• **Given problem**: Using the data beneath this instruction, retype only the lines from the one that contains "for name, angle" down to the one that contains "from __future__ import annotations", both included, exactly as they appear.

• **Data block**:
• • • • • • •

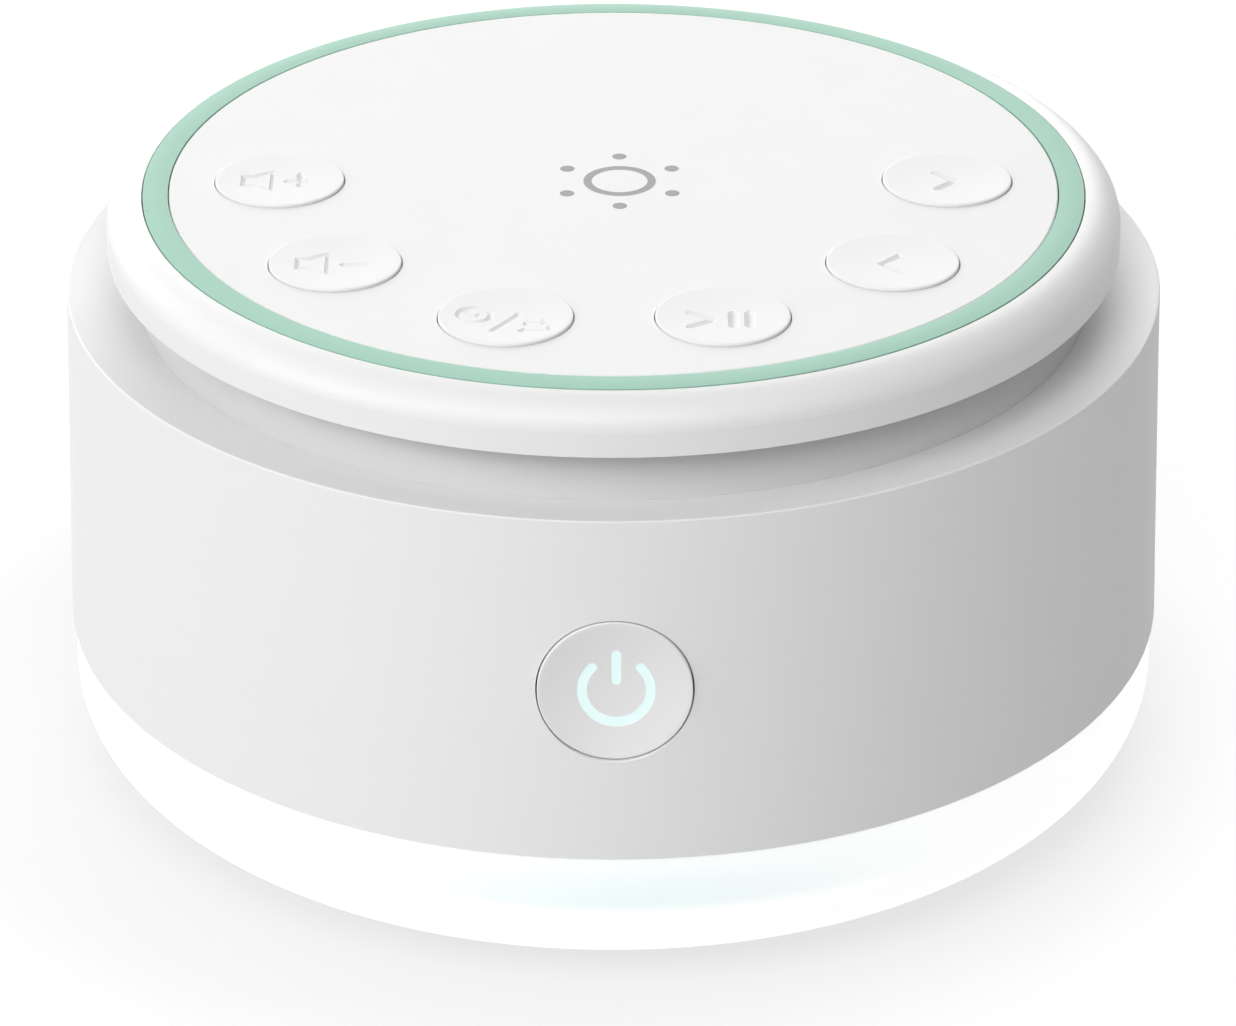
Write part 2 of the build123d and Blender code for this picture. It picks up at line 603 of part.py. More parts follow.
def main_board():
    """Main board with a rear tongue for the inlet and a front tongue to the power board."""
    low, high = MAIN_BOARD_Z
    tongue_half = 6.8
    tongue_y = (POWER_BOARD_Y[1], INLET_MOUTH_Y - 3.4)
    board = rod(MAIN_BOARD_R, low, high) + block((-tongue_half, tongue_half), tongue_y, (low, high))
    for place in around(BOARD_SCREW_R, BOARD_SCREW_ANGLES):
        board -= place * rod(SMALL_CLEAR_R, low - CUT, high + CUT)
    return board


def usb_c_socket():
    """Power inlet: a drawn metal shell with its contact tongue, on the board's rear tongue."""
    width, depth, height = INLET_SIZE
    sheet, tongue_half, tongue_t, back_t = 0.3, 3.3, 0.7, 1.0
    mouth = Plane.XZ.offset(-INLET_MOUTH_Y) * Pos(0, INLET_Z)
    shell = extrude(mouth * RectangleRounded(width, height, INLET_CORNER), depth)
    hollow = RectangleRounded(width - 2 * sheet, height - 2 * sheet, INLET_CORNER - sheet)
    shell -= extrude(mouth * hollow, depth - back_t)
    tongue_y = (INLET_MOUTH_Y - depth + back_t / 2, INLET_MOUTH_Y - 0.8)
    tongue_z = (INLET_Z - tongue_t / 2, INLET_Z + tongue_t / 2)
    return shell + block((-tongue_half, tongue_half), tongue_y, tongue_z)


def chip(size, x, y, turn):
    """A flat chip on the main board."""
    body = Pos(x, y, MAIN_BOARD_Z[1]) * Rot(0, 0, turn) * Box(size, size, 0.9, align=BOTTOM)
    return chamfer(body.edges().group_by(Axis.Z)[-1], 0.15)


def controller_chip():
    """Controller in front of the speaker's magnet."""
    return chip(7.0, 16.0, -22.0, 45)


def amplifier_chip():
    """Class D amplifier on the other side."""
    return chip(5.0, -16.0, -22.0, 0)


def filter_capacitors():
    """Three electrolytic cans beside the magnet."""
    can = rod(3.15, MAIN_BOARD_Z[1], 30.4)
    can = chamfer(can.edges().group_by(Axis.Z)[-1], 0.4)
    return copies([Pos(x, y, 0) for x, y in ((25.0, -9.0), (27.6, -1.7), (26.6, 5.6))], can)


def board_connectors():
    """Headers of the main board: down to the light board, across to the power board, up to the speaker leads."""
    low, high = MAIN_BOARD_Z
    header_half, header_depth, header_h, socket_half = 5.2, 4.6, 2.5, 3.0
    back = POWER_BOARD_Y[1]
    return Compound([
        block(LED_PLUG_X, (-LED_PLUG_HALF, LED_PLUG_HALF), (LED_BOARD_Z[1], low)),
        block((-header_half, header_half), (back, back + header_depth), (high, high + header_h)),
        block(SOCKET_X, (-socket_half, socket_half), (high, SOCKET_TOP)),
    ])


def main_board_screws():
    """Screws down through the main board into the chassis."""
    piece = screw(SMALL_SHANK_R, (2.1, 1.1), 4.5, MAIN_BOARD_Z[1], up=False)
    return copies(around(BOARD_SCREW_R, BOARD_SCREW_ANGLES), piece)


def chassis_screws():
    """Screws from inside the chassis towers up into the collar's legs; they clamp the body."""
    return copies(around(TOWER_R, QUARTERS), screw(LARGE_SHANK_R, CHASSIS_HEAD, 13.0, CHASSIS_HEAD_Z))


def base_screws():
    """Screws hidden under the feet, up into the chassis posts."""
    return copies(around(BASE_SCREW_R, QUARTERS), screw(LARGE_SHANK_R, BASE_HEAD, 9.5, BASE_HEAD_Z))


def power_board():
    """Upright board behind the power button, held in the chassis grooves."""
    return block((-POWER_BOARD_HALF, POWER_BOARD_HALF), POWER_BOARD_Y, (FLOOR_Z[1], POWER_BOARD_TOP))


def power_switch():
    """Body of the power switch, open at the front for its plunger."""
    depth = PLUNGER_LENGTH - PLUNGER_STAND + POWER_TRAVEL + 0.1
    return facing_front(tact_switch(POWER_SWITCH_H, depth), POWER_BOARD_Y[0])


def power_leds():
    """Two small LEDs that light the symbol."""
    led = Box(1.6, 2.0, 0.7, align=BOTTOM)
    return copies([facing_front(Pos(x, 0, 0), POWER_BOARD_Y[0]) for x in (-4.6, 4.6)], led)


# ---- Light board ---------------------------------------------------------------------------------
def led_board():
    """Ring board under the chassis, facing down into the bowl."""
    board = tube(*LED_BOARD_R, *LED_BOARD_Z)
    for place in around(LED_PITCH_R, LED_SCREW_ANGLES):
        board -= place * rod(SMALL_CLEAR_R, LED_BOARD_Z[0] - CUT, LED_BOARD_Z[1] + CUT)
    return board


def ring_leds():
    """Twelve square LEDs under the ring board."""
    size, height = LED_SIZE
    led = Box(size, size, height, align=BOTTOM)
    places = around(LED_PITCH_R, steps(LED_COUNT, 0.5))
    return copies([place * Pos(0, 0, LED_BOARD_Z[0] - height) for place in places], led)


def led_board_screws():
    """Short screws that hold the ring board to the chassis."""
    return copies(around(LED_PITCH_R, LED_SCREW_ANGLES), screw(SMALL_SHANK_R, (1.9, 1.0), 2.6, LED_BOARD_Z[0]))


# ---- Speaker -------------------------------------------------------------------------------------
def speaker_frame():
    """Pressed basket: flange, six-windowed cone, seat on the front plate, ledge for the spider."""
    top, flange_low = BASKET_TOP, BASKET_TOP - BASKET_FLANGE_T
    seat, sheet = FRONT_PLATE_Z[1], 0.8
    ledge_in, ledge_out = SPIDER_R[0], SPIDER_R[1] + 0.1
    frame = turned(
        (BASKET_IN_R, top), (BASKET_IN_R, flange_low - 0.2), (ledge_out + 0.1, seat + sheet), (ledge_out, SPIDER_Z),
        (ledge_in, SPIDER_Z), (ledge_in, seat + sheet), (9.5, seat + sheet), (9.5, seat), (MAGNET_R[1], seat),
        (BASKET_IN_R + 1.1, flange_low), (BASKET_R, flange_low), (BASKET_R, top),
    )
    window = block((MAGNET_R[1] - 0.2, BASKET_R), (-4.0, 4.0), (seat + 2.4, flange_low - sheet))
    for place in around(0, steps(6, 0.5)):
        frame -= place * window
    for place in around(SPEAKER_SCREW_R, QUARTERS):
        frame -= place * rod(SMALL_CLEAR_R, flange_low - CUT, top + CUT)
    return frame


def speaker_yoke():
    """Back plate with the pole that carries the flux into the coil."""
    return rod(YOKE_R, *YOKE_Z) + rod(POLE_R, YOKE_Z[0], FRONT_PLATE_Z[1])


def speaker_magnet():
    """Ferrite ring between the yoke and the front plate."""
    return tube(*MAGNET_R, YOKE_Z[1], FRONT_PLATE_Z[0])


def speaker_front_plate():
    """Steel washer around the coil gap."""
    return tube(*FRONT_PLATE_R, *FRONT_PLATE_Z)


def speaker_voice_coil():
    """Coil former with its winding; it moves with the cone."""
    inner, former, winding = COIL_R
    low, wound, unwound = COIL_Z
    return turned(
        (inner, low), (former, low), (former, wound), (winding, wound), (winding, unwound), (former, unwound),
        (former, CONE_NECK[1]), (inner, CONE_NECK[1]),
    )


def speaker_spider():
    """Corrugated damper between the coil former and the basket's ledge."""
    inner, thick, waves, height = COIL_R[1] + 0.02, 0.3, 4, 0.5
    step = (SPIDER_R[0] - inner) / (2 * waves)
    lower = [(inner + step * n, SPIDER_Z + (height if n % 2 else 0)) for n in range(2 * waves + 1)]
    lower.append((SPIDER_R[1], SPIDER_Z))
    upper = [(r, z + thick) for r, z in reversed(lower)]
    return turned(*lower, *upper)


def speaker_cone():
    """Paper cone from the coil former to the surround."""
    (neck_r, neck_z), rim_r, rim_z = CONE_NECK, CONE_RIM_R, BASKET_TOP
    hole_r, neck_top = COIL_R[0], neck_z + CONE_T + 0.2
    return turned(
        (hole_r, neck_z), (neck_r + 0.6, neck_z), (rim_r - 0.4, rim_z - CONE_T), (rim_r, rim_z - CONE_T),
        (rim_r, rim_z), (rim_r - 0.8, rim_z), (neck_r, neck_top), (hole_r, neck_top),
    )


def speaker_dust_cap():
    """Dome over the coil, standing on the cone."""
    low = CONE_NECK[1] + CONE_T + 0.55
    outer_r, height, thick = 7.6, 2.2, 0.4
    curve = crown(outer_r, low, height) + crown(outer_r - thick, low, height - thick)
    curve += Line((0, low + height), (0, low + height - thick))
    curve += Line((outer_r - thick, low), (outer_r, low))
    return turned_curve(curve)


def speaker_surround():
    """Half-roll rubber surround between the cone's rim and the flange."""
    low, high = BASKET_TOP, BASKET_TOP + SURROUND_T
    lip_in, lip_out = CONE_RIM_R - 0.7, BASKET_IN_R + 1.1
    outer = sqrt((ROLL_R + SURROUND_T) ** 2 - SURROUND_T**2)
    curve = Polyline((ROLL_CENTRE_R + ROLL_R, low), (lip_out, low), (lip_out, high), (ROLL_CENTRE_R + outer, high))
    curve += ThreePointArc(
        (ROLL_CENTRE_R + outer, high), (ROLL_CENTRE_R, high + ROLL_R), (ROLL_CENTRE_R - outer, high)
    )
    curve += Polyline((ROLL_CENTRE_R - outer, high), (lip_in, high), (lip_in, low), (ROLL_CENTRE_R - ROLL_R, low))
    curve += ThreePointArc(
        (ROLL_CENTRE_R - ROLL_R, low), (ROLL_CENTRE_R, low + ROLL_R), (ROLL_CENTRE_R + ROLL_R, low)
    )
    return turned_curve(curve)


def speaker_gasket():
    """Foam gasket between the flange and the collar's floor."""
    gasket = tube(BASKET_IN_R + 1.3, BASKET_R - 0.2, BASKET_TOP, BAFFLE_Z[0])
    for place in around(SPEAKER_SCREW_R, QUARTERS):
        gasket -= place * rod(SMALL_CLEAR_R, BASKET_TOP - CUT, BAFFLE_Z[0] + CUT)
    return gasket


def speaker_screws():
    """Screws up through the flange into the collar's floor."""
    piece = screw(SMALL_SHANK_R, (2.0, 1.2), 4.5, BASKET_TOP - BASKET_FLANGE_T)
    return copies(around(SPEAKER_SCREW_R, QUARTERS), piece)


def speaker_leads():
    """Two insulated leads from the basket down to the socket on the main board."""
    wire_r, bend_r, exit_z = 0.55, 2.2, 38.6
    down_x = sum(SOCKET_X) / 2
    leads = []
    for y in (-1.0, 1.0):
        start = (-21.6, y, exit_z)
        route = (start, (down_x + 4.4, y, exit_z), (down_x, y, exit_z - 4.1), (down_x, y, SOCKET_TOP))
        path = FilletPolyline(*route, radius=bend_r)
        leads.append(sweep(Plane(start, z_dir=(-1, 0, 0)) * Circle(wire_r), path=path))
    return Compound(leads)


PIECES = (
    body_shell, diffuser_bowl, base_plate, rubber_feet, base_screws,
    sound_collar, acoustic_mesh, cap_shell, accent_ring, top_panel, cap_screws,
    power_button, power_symbol_lens, power_plunger,
    button_board, button_board_screws, button_switches, touch_pad, ribbon_sockets, ribbon_cable,
    chassis, chassis_screws, main_board, main_board_screws, usb_c_socket,
    controller_chip, amplifier_chip, filter_capacitors, board_connectors,
    power_board, power_switch, power_leds, led_board, ring_leds, led_board_screws,
    speaker_frame, speaker_yoke, speaker_magnet, speaker_front_plate, speaker_voice_coil, speaker_spider,
    speaker_cone, speaker_dust_cap, speaker_surround, speaker_gasket, speaker_screws, speaker_leads,
)


def main():
    """Build every piece and write it to parts/ under its own name."""
    os.makedirs("parts", exist_ok=True)
    for build in PIECES:
        export_step(build(), f"parts/{build.__name__}.step")
    for name, angle in BUTTON_ANGLES.items():
        export_step(top_button(angle), f"parts/{name}_button.step")
        export_step(top_plunger(angle), f"parts/{name}_plunger.step")


main()
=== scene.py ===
"""White noise sound machine: finishes, engraved keys, lit front key, printed touch mark, studio and camera.

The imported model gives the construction. This script dresses its nodes. It replaces the six top keys, the front key
with its lit symbol, and the two rings of the speaker that bend, and it adds the printed mark and the inlet's contacts.
A plain studio stands around them. Sizes in the classes are millimetres, and meshes are metres. +Z is up and the front
is towards -Y.
"""
from __future__ import annotations

import json
import logging
import math
from dataclasses import dataclass
from enum import Enum
from typing import Callable

import bmesh
import bpy
from mathutils import Matrix, Vector

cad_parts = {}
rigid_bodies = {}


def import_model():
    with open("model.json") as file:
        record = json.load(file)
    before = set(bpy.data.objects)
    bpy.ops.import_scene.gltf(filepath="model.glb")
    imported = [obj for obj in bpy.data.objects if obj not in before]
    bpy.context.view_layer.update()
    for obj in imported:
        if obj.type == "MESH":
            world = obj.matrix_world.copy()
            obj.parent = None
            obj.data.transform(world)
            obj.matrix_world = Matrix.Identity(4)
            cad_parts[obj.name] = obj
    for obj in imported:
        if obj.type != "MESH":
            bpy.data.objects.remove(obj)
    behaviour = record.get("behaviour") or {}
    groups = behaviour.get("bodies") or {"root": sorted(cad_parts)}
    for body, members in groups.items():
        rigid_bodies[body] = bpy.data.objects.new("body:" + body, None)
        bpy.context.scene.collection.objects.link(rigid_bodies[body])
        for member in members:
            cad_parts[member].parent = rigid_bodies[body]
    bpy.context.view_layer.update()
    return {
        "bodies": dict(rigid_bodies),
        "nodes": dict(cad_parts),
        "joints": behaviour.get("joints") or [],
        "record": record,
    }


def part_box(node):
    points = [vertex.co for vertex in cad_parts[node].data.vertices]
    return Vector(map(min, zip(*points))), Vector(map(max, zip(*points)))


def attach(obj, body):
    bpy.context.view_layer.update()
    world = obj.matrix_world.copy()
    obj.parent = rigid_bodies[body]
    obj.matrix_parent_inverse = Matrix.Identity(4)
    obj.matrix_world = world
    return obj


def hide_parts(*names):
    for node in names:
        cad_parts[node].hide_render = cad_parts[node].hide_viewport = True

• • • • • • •

• **Full response**:
    for name, angle in BUTTON_ANGLES.items():
        export_step(top_button(angle), f"parts/{name}_button.step")
        export_step(top_plunger(angle), f"parts/{name}_plunger.step")


main()
=== scene.py ===
"""White noise sound machine: finishes, engraved keys, lit front key, printed touch mark, studio and camera.

The imported model gives the construction. This script dresses its nodes. It replaces the six top keys, the front key
with its lit symbol, and the two rings of the speaker that bend, and it adds the printed mark and the inlet's contacts.
A plain studio stands around them. Sizes in the classes are millimetres, and meshes are metres. +Z is up and the front
is towards -Y.
"""
from __future__ import annotations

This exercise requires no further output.